> [TASK OBJECTIVE]
Output, word for word, every line from the start of the listing down to and including the line that contains "the lever's post."; include nothing else.
#### STORED DATA ####
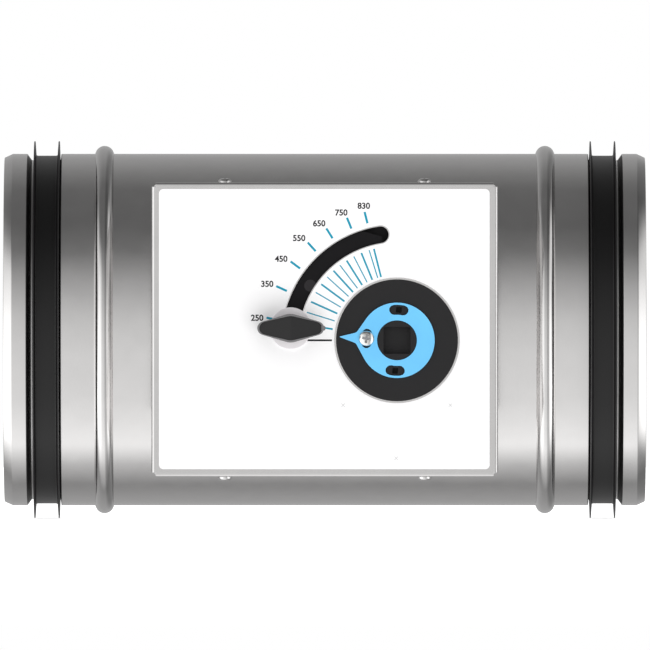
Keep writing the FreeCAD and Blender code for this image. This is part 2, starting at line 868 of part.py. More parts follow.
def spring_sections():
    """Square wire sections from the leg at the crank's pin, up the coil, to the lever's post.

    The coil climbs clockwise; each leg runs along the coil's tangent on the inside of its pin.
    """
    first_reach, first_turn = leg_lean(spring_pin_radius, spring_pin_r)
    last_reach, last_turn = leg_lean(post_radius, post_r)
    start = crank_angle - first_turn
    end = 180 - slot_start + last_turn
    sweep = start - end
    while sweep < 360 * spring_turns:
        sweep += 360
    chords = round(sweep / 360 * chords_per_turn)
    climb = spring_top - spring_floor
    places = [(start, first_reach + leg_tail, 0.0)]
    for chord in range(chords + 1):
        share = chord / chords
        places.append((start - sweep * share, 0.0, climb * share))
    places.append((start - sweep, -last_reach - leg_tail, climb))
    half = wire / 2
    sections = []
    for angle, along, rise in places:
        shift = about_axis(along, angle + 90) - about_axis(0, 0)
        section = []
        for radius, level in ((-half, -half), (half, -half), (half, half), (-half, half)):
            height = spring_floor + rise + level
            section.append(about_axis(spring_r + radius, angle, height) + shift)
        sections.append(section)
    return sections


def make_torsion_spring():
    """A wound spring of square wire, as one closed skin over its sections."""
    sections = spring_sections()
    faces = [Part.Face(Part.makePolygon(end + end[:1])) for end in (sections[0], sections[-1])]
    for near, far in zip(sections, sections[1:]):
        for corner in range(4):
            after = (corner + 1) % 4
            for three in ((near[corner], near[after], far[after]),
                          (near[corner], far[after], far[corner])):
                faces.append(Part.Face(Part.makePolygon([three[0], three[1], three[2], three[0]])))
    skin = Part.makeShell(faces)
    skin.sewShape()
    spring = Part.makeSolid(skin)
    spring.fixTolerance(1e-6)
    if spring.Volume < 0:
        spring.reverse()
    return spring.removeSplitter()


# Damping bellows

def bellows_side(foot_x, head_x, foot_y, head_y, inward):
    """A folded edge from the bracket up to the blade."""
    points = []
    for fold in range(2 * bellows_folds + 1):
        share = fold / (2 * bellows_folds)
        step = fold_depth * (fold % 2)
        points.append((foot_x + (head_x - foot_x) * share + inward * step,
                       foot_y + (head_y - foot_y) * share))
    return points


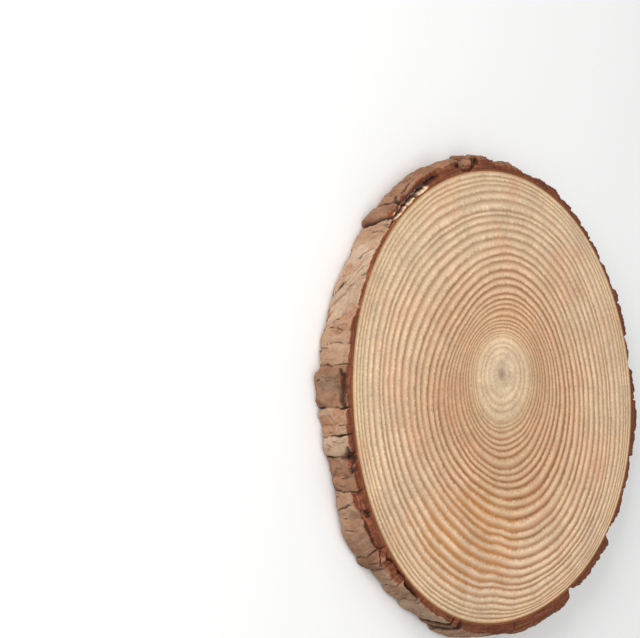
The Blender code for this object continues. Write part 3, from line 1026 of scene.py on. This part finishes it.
####
> [THE REPLY]
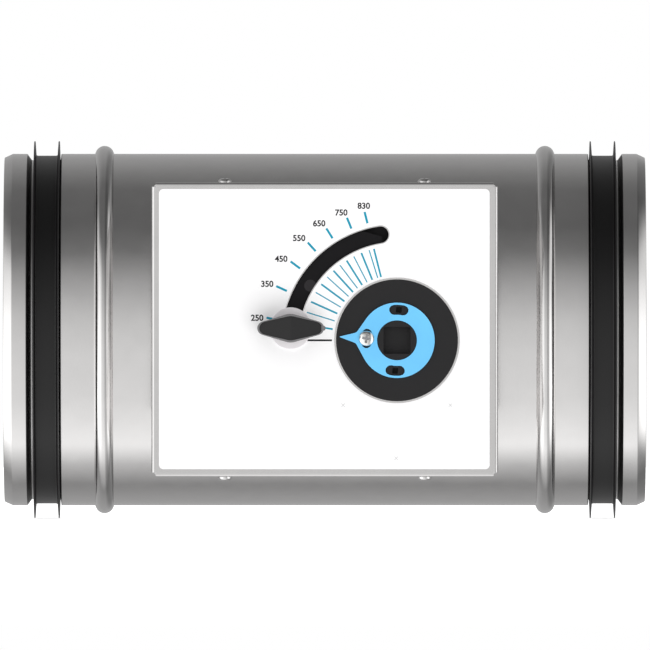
Keep writing the FreeCAD and Blender code for this image. This is part 2, starting at line 868 of part.py. More parts follow.
def spring_sections():
    """Square wire sections from the leg at the crank's pin, up the coil, to the lever's post.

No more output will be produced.